= Dataset rows =
★ ★ ★ ★
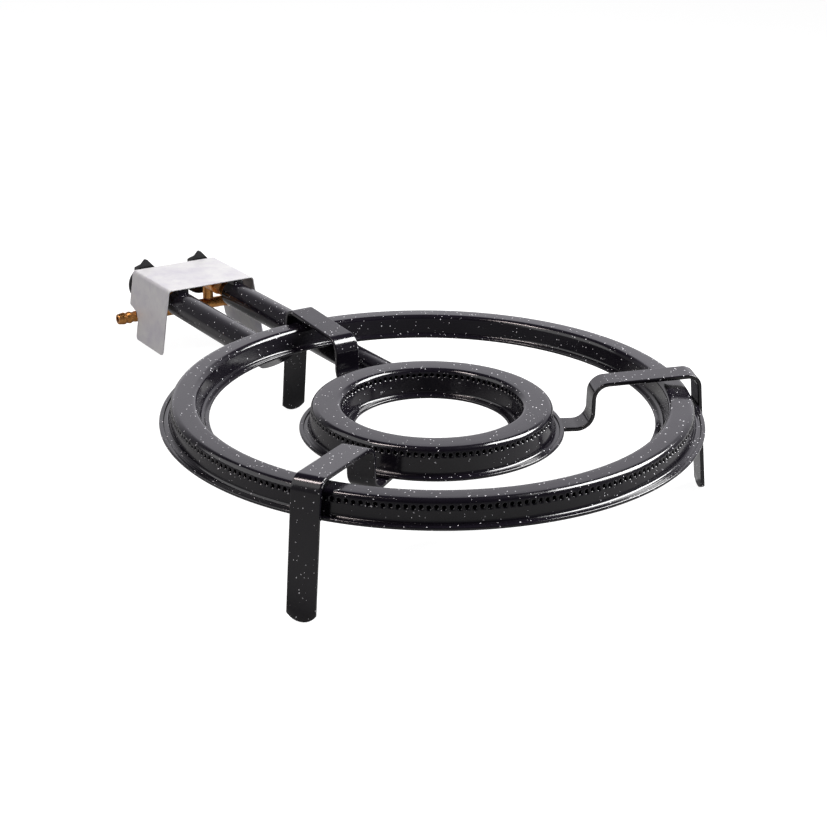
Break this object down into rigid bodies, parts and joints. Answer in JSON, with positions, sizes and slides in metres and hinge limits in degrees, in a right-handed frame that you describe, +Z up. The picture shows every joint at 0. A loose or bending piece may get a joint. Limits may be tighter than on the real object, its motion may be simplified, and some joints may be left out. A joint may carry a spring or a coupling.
{
  "type": "propane burner stand",
  "caption": "Concentric gas ring burners on flat-bar legs, fed through side-by-side tubes from rotary push-in taps under a folded cover.",
  "frame": {"origin": "on the floor under the middle of the whole outline", "axes": "+X along the feed tubes from the taps to the rings, +Y across, towards the inner ring's tap, +Z up"},
  "size_m": [0.659, 0.4, 0.0953],
  "materials": {
    "black_enamel": "glossy black enamel, fine dust specks",
    "galvanised": "smooth galvanised sheet",
    "brass": "turned brass, slightly dulled",
    "black_knob": "satin moulded black plastic",
    "spring_steel": "spring steel",
    "fibre_washer": "pressed fibre washer"
  },
  "bodies": {
    "stand": {"outer_ring_shell": "black_enamel", "outer_ring_base": "black_enamel", "inner_ring_shell": "black_enamel", "inner_ring_base": "black_enamel", "leg_rear": "black_enamel", "leg_left": "black_enamel", "leg_right": "black_enamel", "outer_feed_tube": "black_enamel", "outer_tube_end": "black_enamel", "outer_gas_collar": "black_enamel", "inner_feed_tube": "black_enamel", "inner_tube_end": "black_enamel", "tube_saddles": "black_enamel", "valve_cover": "galvanised", "manifold": "brass", "manifold_plug": "brass", "hose_barb": "brass", "tap_seals": "fibre_washer", "tap_saddles": "black_enamel", "outer_tap_body": "brass", "outer_jet": "brass", "outer_bonnet": "brass", "inner_tap_body": "brass", "inner_jet": "brass", "inner_bonnet": "brass"},
    "outer_plug": {"outer_tap_plug": "brass"},
    "outer_knob": {"outer_tap_stem": "brass", "outer_stem_spring": "spring_steel", "outer_knob": "black_knob", "outer_knob_clip": "spring_steel"},
    "inner_plug": {"inner_tap_plug": "brass"},
    "inner_knob": {"inner_tap_stem": "brass", "inner_stem_spring": "spring_steel", "inner_knob": "black_knob", "inner_knob_clip": "spring_steel"}
  },
  "joints": [
    {"name": "outer_tap_turn", "type": "hinge", "parent": "stand", "child": "outer_plug", "pos_m": [-0.2945, -0.0282, 0.057], "axis": [-1, 0, 0], "range_deg": [0, 180]},
    {"name": "outer_tap_push", "type": "slide", "parent": "outer_plug", "child": "outer_knob", "axis": [1, 0, 0], "range_m": [0, 0.002], "stiffness_N_per_m": 900, "springref_m": -0.002, "deforming": ["outer_stem_spring"]},
    {"name": "inner_tap_turn", "type": "hinge", "parent": "stand", "child": "inner_plug", "pos_m": [-0.2945, 0.0282, 0.057], "axis": [-1, 0, 0], "range_deg": [0, 180]},
    {"name": "inner_tap_push", "type": "slide", "parent": "inner_plug", "child": "inner_knob", "axis": [1, 0, 0], "range_m": [0, 0.002], "stiffness_N_per_m": 900, "springref_m": -0.002, "deforming": ["inner_stem_spring"]}
  ]
}
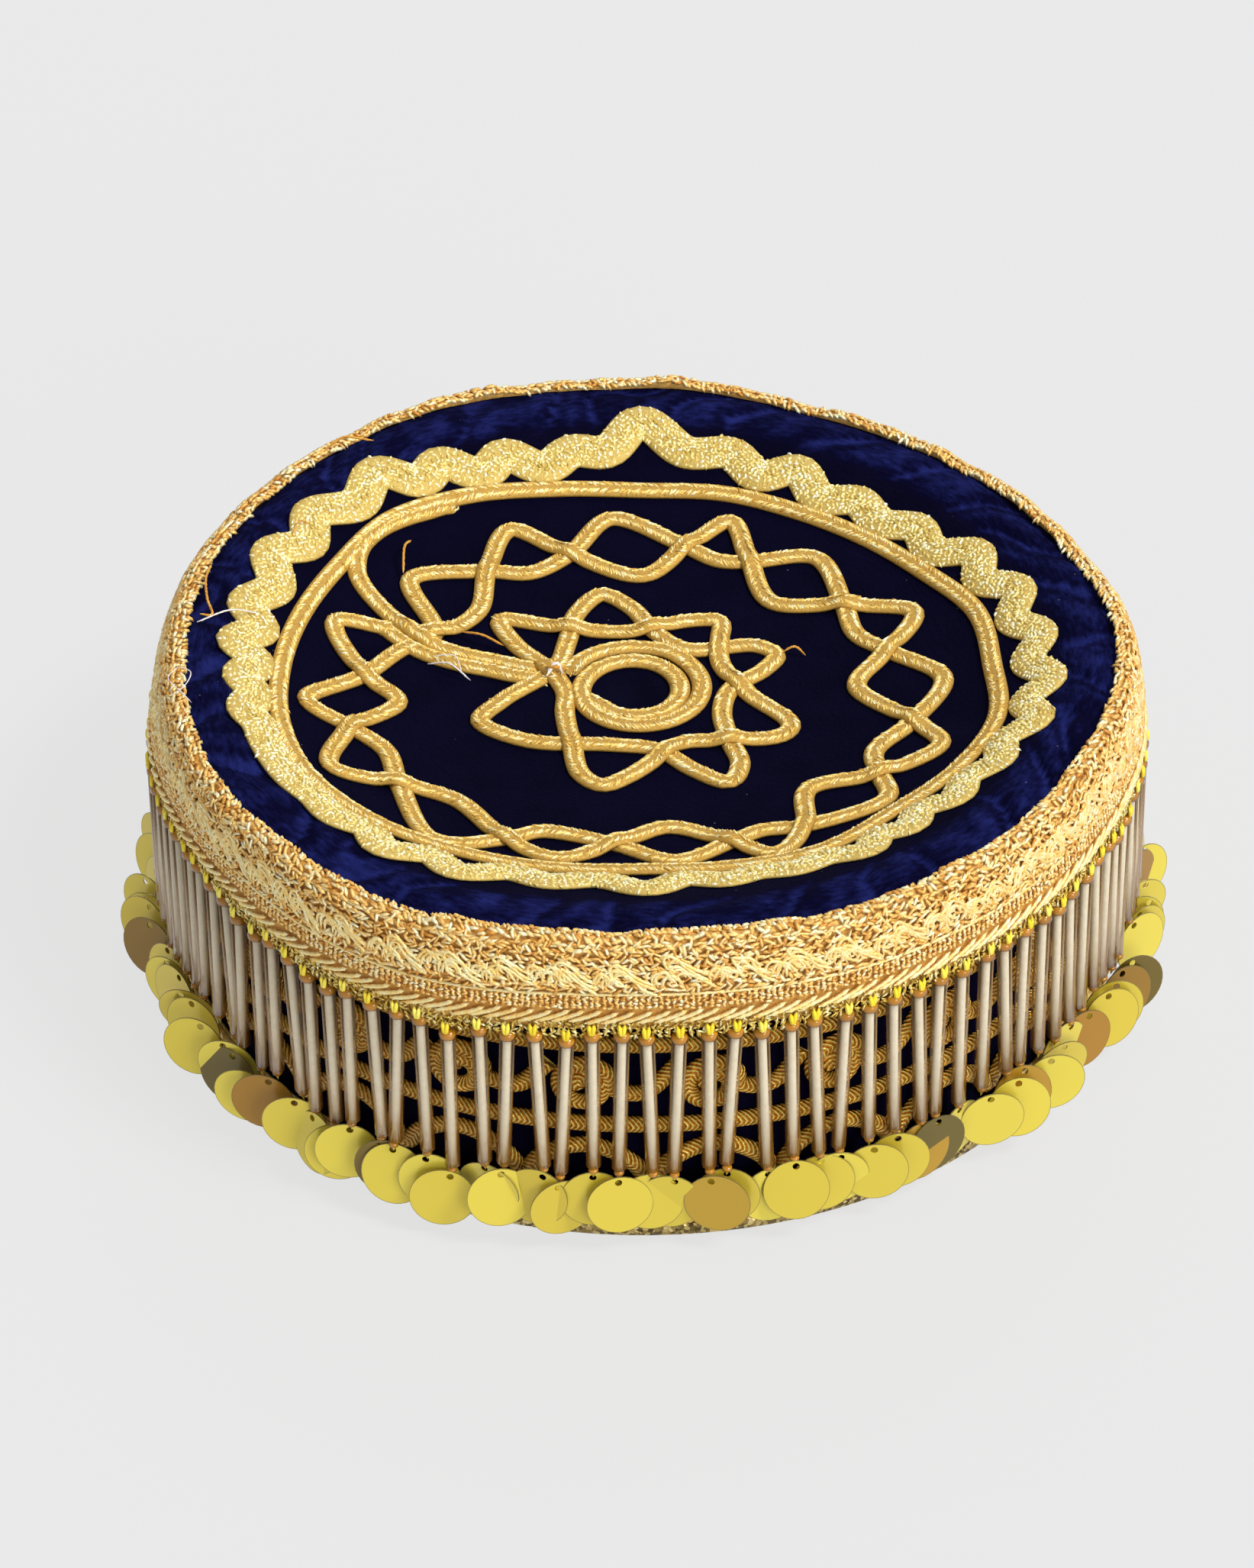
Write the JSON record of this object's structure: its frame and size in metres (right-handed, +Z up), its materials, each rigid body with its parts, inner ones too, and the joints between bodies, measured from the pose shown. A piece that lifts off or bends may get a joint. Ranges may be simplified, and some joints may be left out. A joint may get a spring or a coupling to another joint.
{
  "type": "embroidered afghan cap",
  "caption": "Low round velvet cap with a sunken top, couched gold cord, a scalloped braid, a broad edge braid and a fringe of bugle beads and sequins.",
  "frame": {"origin": "on the floor under the middle of the cap", "axes": "+Z up, +Y towards the back of the cap, where the scalloped braid has its pointed lobe"},
  "size_m": [0.1889, 0.1876, 0.0691],
  "materials": {
    "velvet": "navy cotton velvet, crushed and brighter where it is puckered",
    "glitter_binding": "greenish gold glitter tape",
    "copper_gold_braid": "braid of metallic threads, pinkish copper gold",
    "gold_cord": "cord of warm yellow gold metallic thread",
    "pale_gold_braid": "finely plaited pale gold metallic thread, glittery",
    "glass_beads": "silver-lined clear glass bugles with amber ends",
    "sequins": "thin metallized gold discs",
    "thread": "bright yellow sewing thread",
    "lining": "plain dark cotton"
  },
  "bodies": {
    "root": {"crown_top": "velvet", "side_band": "velvet", "rim_binding": "glitter_binding", "edge_braid": "copper_gold_braid", "hem_braid": "copper_gold_braid", "upper_side_cord": "gold_cord", "lower_side_cord": "gold_cord", "star_cord": "gold_cord", "link_cord": "gold_cord", "chain_cord": "gold_cord", "ring_cord": "gold_cord", "scallop_braid": "pale_gold_braid", "bead_fringe": "glass_beads"}
  },
  "joints": []
}
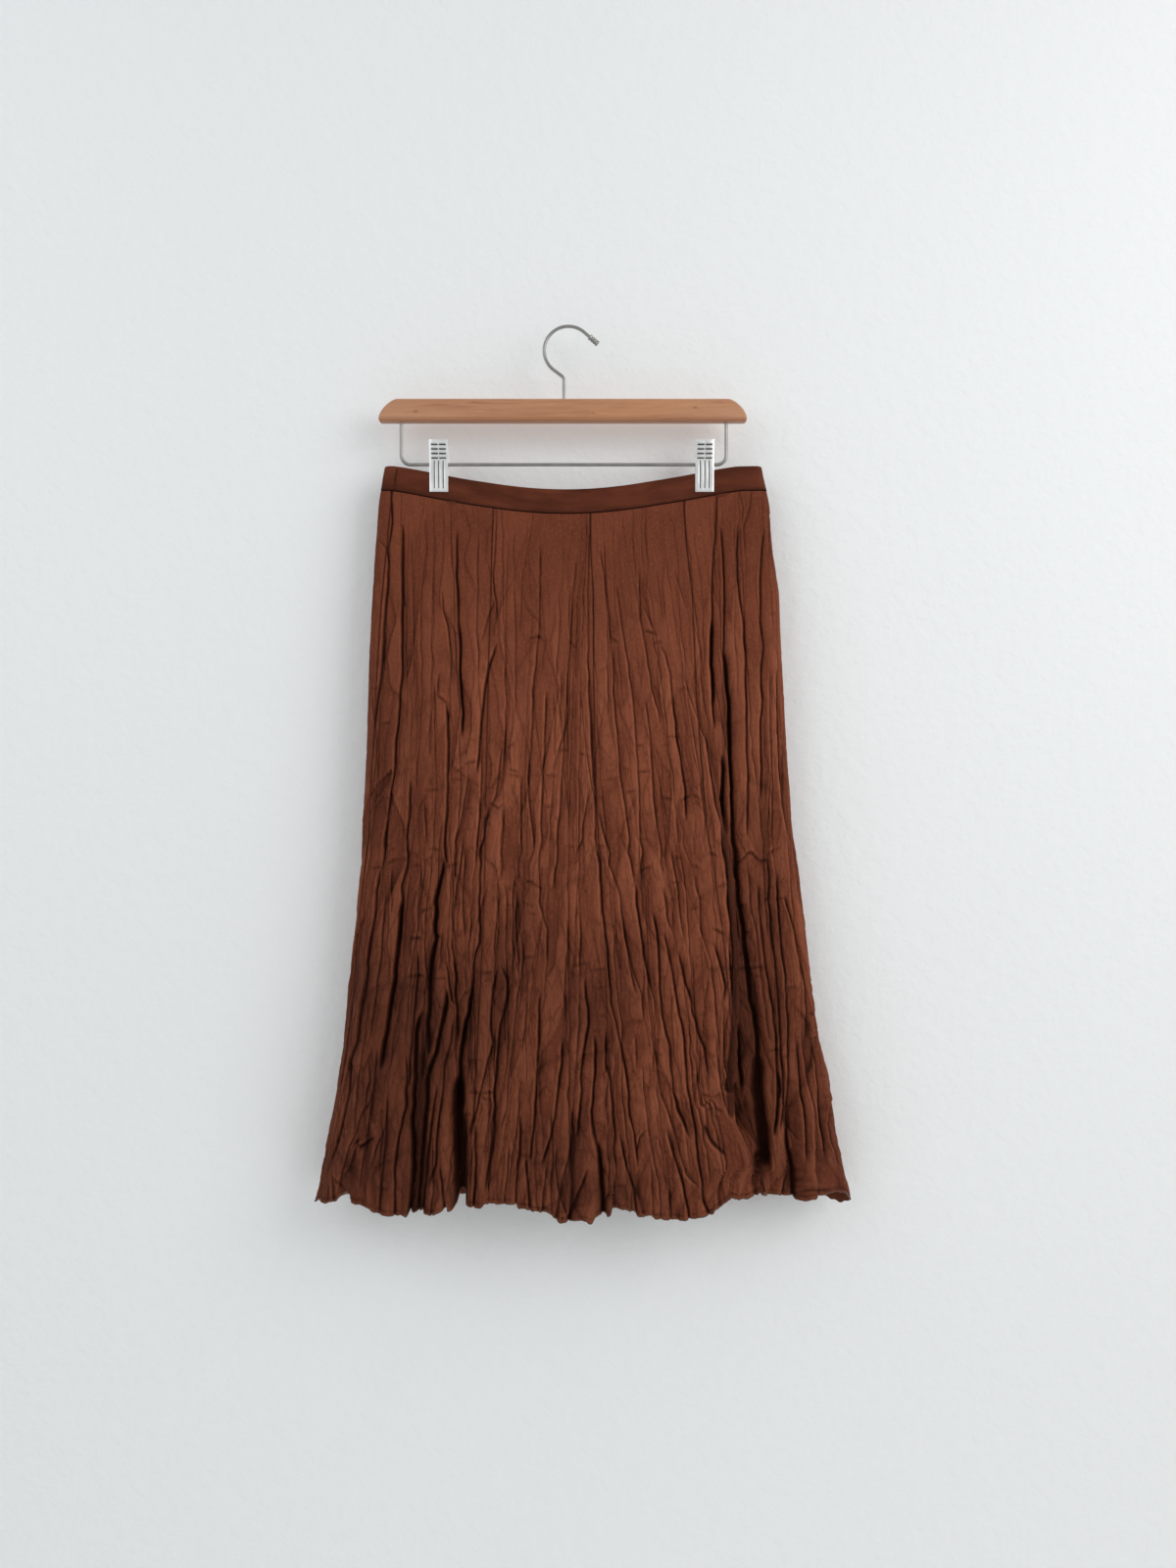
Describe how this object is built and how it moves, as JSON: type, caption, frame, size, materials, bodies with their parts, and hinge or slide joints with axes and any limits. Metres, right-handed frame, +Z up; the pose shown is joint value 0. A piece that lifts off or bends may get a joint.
★ ★ ★ ★
= Your task =
The entries above are to be returned exactly, without their pictures.

= Task response =
Break this object down into rigid bodies, parts and joints. Answer in JSON, with positions, sizes and slides in metres and hinge limits in degrees, in a right-handed frame that you describe, +Z up. The picture shows every joint at 0. A loose or bending piece may get a joint. Limits may be tighter than on the real object, its motion may be simplified, and some joints may be left out. A joint may carry a spring or a coupling.
{
  "type": "propane burner stand",
  "caption": "Concentric gas ring burners on flat-bar legs, fed through side-by-side tubes from rotary push-in taps under a folded cover.",
  "frame": {"origin": "on the floor under the middle of the whole outline", "axes": "+X along the feed tubes from the taps to the rings, +Y across, towards the inner ring's tap, +Z up"},
  "size_m": [0.659, 0.4, 0.0953],
  "materials": {
    "black_enamel": "glossy black enamel, fine dust specks",
    "galvanised": "smooth galvanised sheet",
    "brass": "turned brass, slightly dulled",
    "black_knob": "satin moulded black plastic",
    "spring_steel": "spring steel",
    "fibre_washer": "pressed fibre washer"
  },
  "bodies": {
    "stand": {"outer_ring_shell": "black_enamel", "outer_ring_base": "black_enamel", "inner_ring_shell": "black_enamel", "inner_ring_base": "black_enamel", "leg_rear": "black_enamel", "leg_left": "black_enamel", "leg_right": "black_enamel", "outer_feed_tube": "black_enamel", "outer_tube_end": "black_enamel", "outer_gas_collar": "black_enamel", "inner_feed_tube": "black_enamel", "inner_tube_end": "black_enamel", "tube_saddles": "black_enamel", "valve_cover": "galvanised", "manifold": "brass", "manifold_plug": "brass", "hose_barb": "brass", "tap_seals": "fibre_washer", "tap_saddles": "black_enamel", "outer_tap_body": "brass", "outer_jet": "brass", "outer_bonnet": "brass", "inner_tap_body": "brass", "inner_jet": "brass", "inner_bonnet": "brass"},
    "outer_plug": {"outer_tap_plug": "brass"},
    "outer_knob": {"outer_tap_stem": "brass", "outer_stem_spring": "spring_steel", "outer_knob": "black_knob", "outer_knob_clip": "spring_steel"},
    "inner_plug": {"inner_tap_plug": "brass"},
    "inner_knob": {"inner_tap_stem": "brass", "inner_stem_spring": "spring_steel", "inner_knob": "black_knob", "inner_knob_clip": "spring_steel"}
  },
  "joints": [
    {"name": "outer_tap_turn", "type": "hinge", "parent": "stand", "child": "outer_plug", "pos_m": [-0.2945, -0.0282, 0.057], "axis": [-1, 0, 0], "range_deg": [0, 180]},
    {"name": "outer_tap_push", "type": "slide", "parent": "outer_plug", "child": "outer_knob", "axis": [1, 0, 0], "range_m": [0, 0.002], "stiffness_N_per_m": 900, "springref_m": -0.002, "deforming": ["outer_stem_spring"]},
    {"name": "inner_tap_turn", "type": "hinge", "parent": "stand", "child": "inner_plug", "pos_m": [-0.2945, 0.0282, 0.057], "axis": [-1, 0, 0], "range_deg": [0, 180]},
    {"name": "inner_tap_push", "type": "slide", "parent": "inner_plug", "child": "inner_knob", "axis": [1, 0, 0], "range_m": [0, 0.002], "stiffness_N_per_m": 900, "springref_m": -0.002, "deforming": ["inner_stem_spring"]}
  ]
}
Write the JSON record of this object's structure: its frame and size in metres (right-handed, +Z up), its materials, each rigid body with its parts, inner ones too, and the joints between bodies, measured from the pose shown. A piece that lifts off or bends may get a joint. Ranges may be simplified, and some joints may be left out. A joint may get a spring or a coupling to another joint.
{
  "type": "embroidered afghan cap",
  "caption": "Low round velvet cap with a sunken top, couched gold cord, a scalloped braid, a broad edge braid and a fringe of bugle beads and sequins.",
  "frame": {"origin": "on the floor under the middle of the cap", "axes": "+Z up, +Y towards the back of the cap, where the scalloped braid has its pointed lobe"},
  "size_m": [0.1889, 0.1876, 0.0691],
  "materials": {
    "velvet": "navy cotton velvet, crushed and brighter where it is puckered",
    "glitter_binding": "greenish gold glitter tape",
    "copper_gold_braid": "braid of metallic threads, pinkish copper gold",
    "gold_cord": "cord of warm yellow gold metallic thread",
    "pale_gold_braid": "finely plaited pale gold metallic thread, glittery",
    "glass_beads": "silver-lined clear glass bugles with amber ends",
    "sequins": "thin metallized gold discs",
    "thread": "bright yellow sewing thread",
    "lining": "plain dark cotton"
  },
  "bodies": {
    "root": {"crown_top": "velvet", "side_band": "velvet", "rim_binding": "glitter_binding", "edge_braid": "copper_gold_braid", "hem_braid": "copper_gold_braid", "upper_side_cord": "gold_cord", "lower_side_cord": "gold_cord", "star_cord": "gold_cord", "link_cord": "gold_cord", "chain_cord": "gold_cord", "ring_cord": "gold_cord", "scallop_braid": "pale_gold_braid", "bead_fringe": "glass_beads"}
  },
  "joints": []
}
Describe how this object is built and how it moves, as JSON: type, caption, frame, size, materials, bodies with their parts, and hinge or slide joints with axes and any limits. Metres, right-handed frame, +Z up; the pose shown is joint value 0. A piece that lifts off or bends may get a joint.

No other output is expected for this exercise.